Не раз, не два, не десять раз слышал я такой разговор, всегда один и тот же, как две капли воды на себя похожий. Только менялись губернии: Казанский, Тульский, Псковский… »
И советское руководство было немало встревожено наступлением Булака, спешно передавая две новые дивизии командованию своей 16-й армии и подняв чуть ли не по всей Республике пропагандистскую кампанию.
Мчится Балахович со своими громилами,
Мечтает Коммуну с корнем выломить, —
стращали «Окна РОСТА» [228] , на которых генеральский кулак душил кого-то маленького и щуплого, очевидно коммунара. А на другом плакате из-за горизонта зарился на Советскую Республику и сам, заботливо подписанный, «Балахович» – страшный, толстомордый, с длинными седыми усами и оскаленной пастью, в золотых генеральских эполетах… Что же заставляло большевиков проявлять такое беспокойство?

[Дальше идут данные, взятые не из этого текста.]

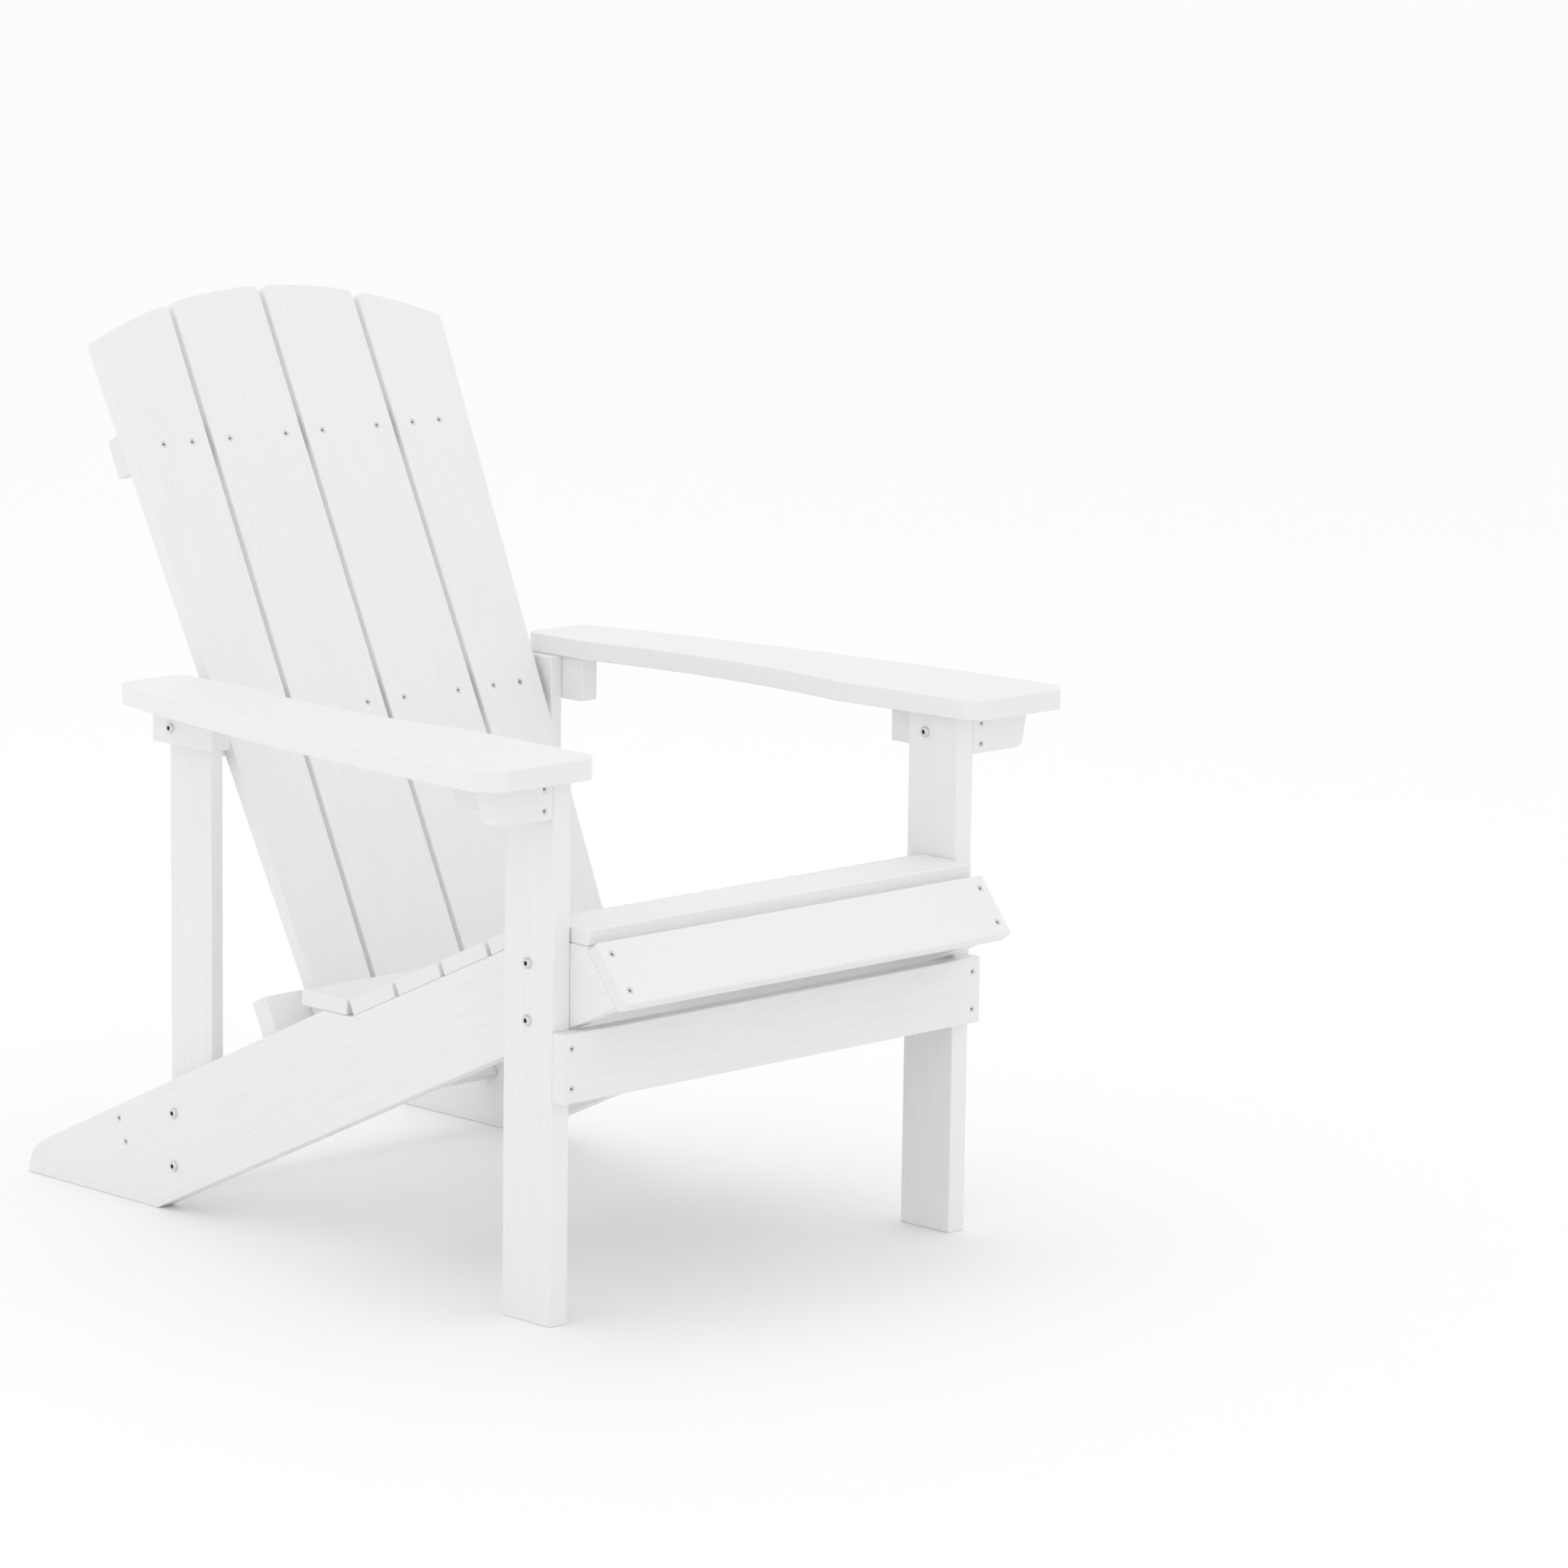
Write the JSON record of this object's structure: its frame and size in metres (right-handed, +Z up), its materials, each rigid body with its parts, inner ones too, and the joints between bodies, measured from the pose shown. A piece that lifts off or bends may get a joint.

Прежде всего, похоже, здесь играла роль все-таки боязнь возобновления польского наступления. Тяжелые бои осени 1920 года, в результате которых тысячи красноармейцев оказались в плену, а чуть ли не вся 4-я армия вынуждена была перейти границу Восточной Пруссии и интернироваться там, – были слишком хорошо памятны руководителям РСФСР. Западный фронт Республики был если и не растерзан, то во всяком случае сильнейшим образом потрепан, так что рассчитывать на энергичный и действенный его отпор, пожалуй, и не приходилось. И если бы за партизанами Булак-Балаховича, занимая освобожденную территорию, двинулись регулярные польские войска, – противостоять им было бы отнюдь не легко. Вряд ли сбрасывались со счетов и собственные качества балаховцев, – причем не столько военные (агентурная разведка Красной Армии еще накануне «похода на Мозырь» установила, что из четырех дивизий «Батьки» две находятся в стадии формирования; одна из них – кавалерийская – так, кажется, и не была сформирована до конца), сколько политические, о которых так громко трубили Савинков, Мережковский и их коллеги по перу. Кто, как не большевики, знал цену разрушительной пропаганде и социальной демагогии, – и потому их не могли не испугать лозунги «Программы», при всех их недостатках возбуждавшие симпатии крестьянства в неизмеримо большей степени, чем проводимая методами жесточайшего террора советская продразверстка.